— BEGIN Supplied material —
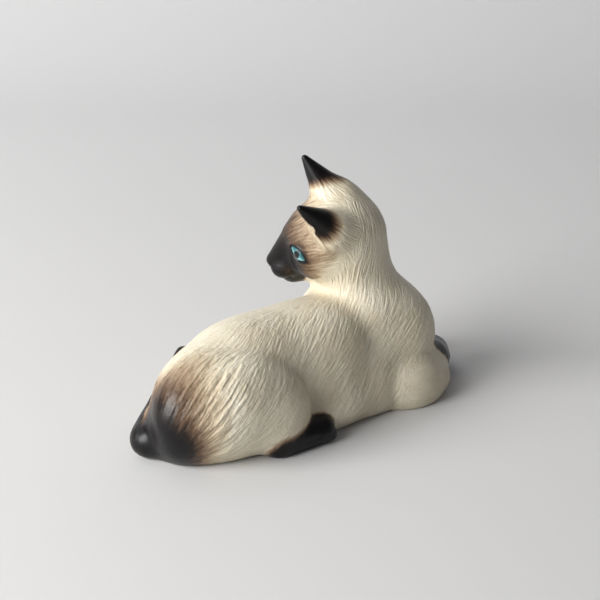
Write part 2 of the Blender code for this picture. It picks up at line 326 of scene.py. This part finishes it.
# --------------------------------------------------------------------------------- the head
def skull(q):
    """The head in its own frame, without the ears."""
    d = smin(ball(q, *CRANIUM), ball(q, *BROW), FILLET["skull"])
    for side in (-1, 1):
        d = smin(d, ball(q, mirrored(CHEEK[0], side), CHEEK[1]), FILLET["skull"])
    d = smin(d, roll(q, *MUZZLE), FILLET["skull"])
    d = smin(d, roll(q, *JAW), FILLET["jaw"])
    for side in (-1, 1):
        pad = ball(q, mirrored(WHISKER_PAD[0], side), WHISKER_PAD[1])
        d = smin(d, pad, FILLET["whisker_pad"])
    d = smin(d, ball(q, *CHIN), FILLET["chin"])
    d = smin(d, roll(q, *BRIDGE), FILLET["bridge"])
    return smin(d, ball(q, *NOSE), FILLET["nose"])


def ear_parts(side):
    """Tip, root and the facing of the opening of one ear, in the head's frame."""
    tip = vec(*mirrored(EAR_TIP, side))
    front = vec(*mirrored(EAR_FRONT_EDGE, side)) - tip
    lateral = vec(*mirrored(EAR_SIDE_EDGE, side)) - tip
    return tip, vec(*mirrored(EAR_ROOT, side)), unit(np.cross(front, lateral) * side)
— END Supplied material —
• _Exercise instructions_: Write the data out again in full and exactly.

• _The reply_:
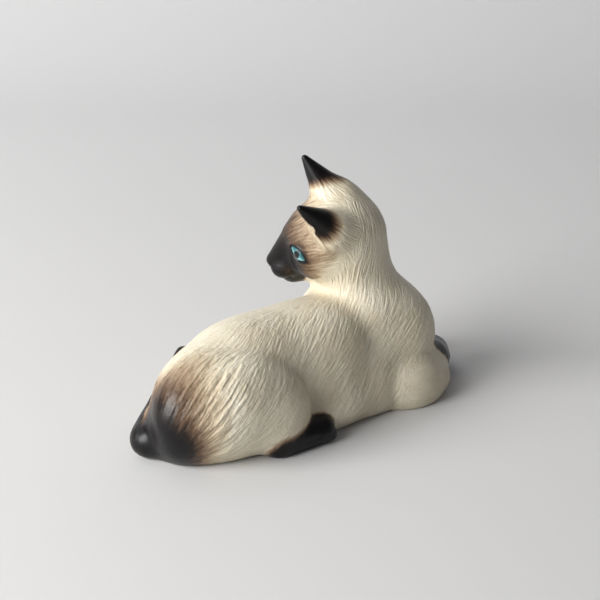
Write part 2 of the Blender code for this picture. It picks up at line 326 of scene.py. This part finishes it.
# --------------------------------------------------------------------------------- the head
def skull(q):
    """The head in its own frame, without the ears."""
    d = smin(ball(q, *CRANIUM), ball(q, *BROW), FILLET["skull"])
    for side in (-1, 1):
        d = smin(d, ball(q, mirrored(CHEEK[0], side), CHEEK[1]), FILLET["skull"])
    d = smin(d, roll(q, *MUZZLE), FILLET["skull"])
    d = smin(d, roll(q, *JAW), FILLET["jaw"])
    for side in (-1, 1):
        pad = ball(q, mirrored(WHISKER_PAD[0], side), WHISKER_PAD[1])
        d = smin(d, pad, FILLET["whisker_pad"])
    d = smin(d, ball(q, *CHIN), FILLET["chin"])
    d = smin(d, roll(q, *BRIDGE), FILLET["bridge"])
    return smin(d, ball(q, *NOSE), FILLET["nose"])


def ear_parts(side):
    """Tip, root and the facing of the opening of one ear, in the head's frame."""
    tip = vec(*mirrored(EAR_TIP, side))
    front = vec(*mirrored(EAR_FRONT_EDGE, side)) - tip
    lateral = vec(*mirrored(EAR_SIDE_EDGE, side)) - tip
    return tip, vec(*mirrored(EAR_ROOT, side)), unit(np.cross(front, lateral) * side)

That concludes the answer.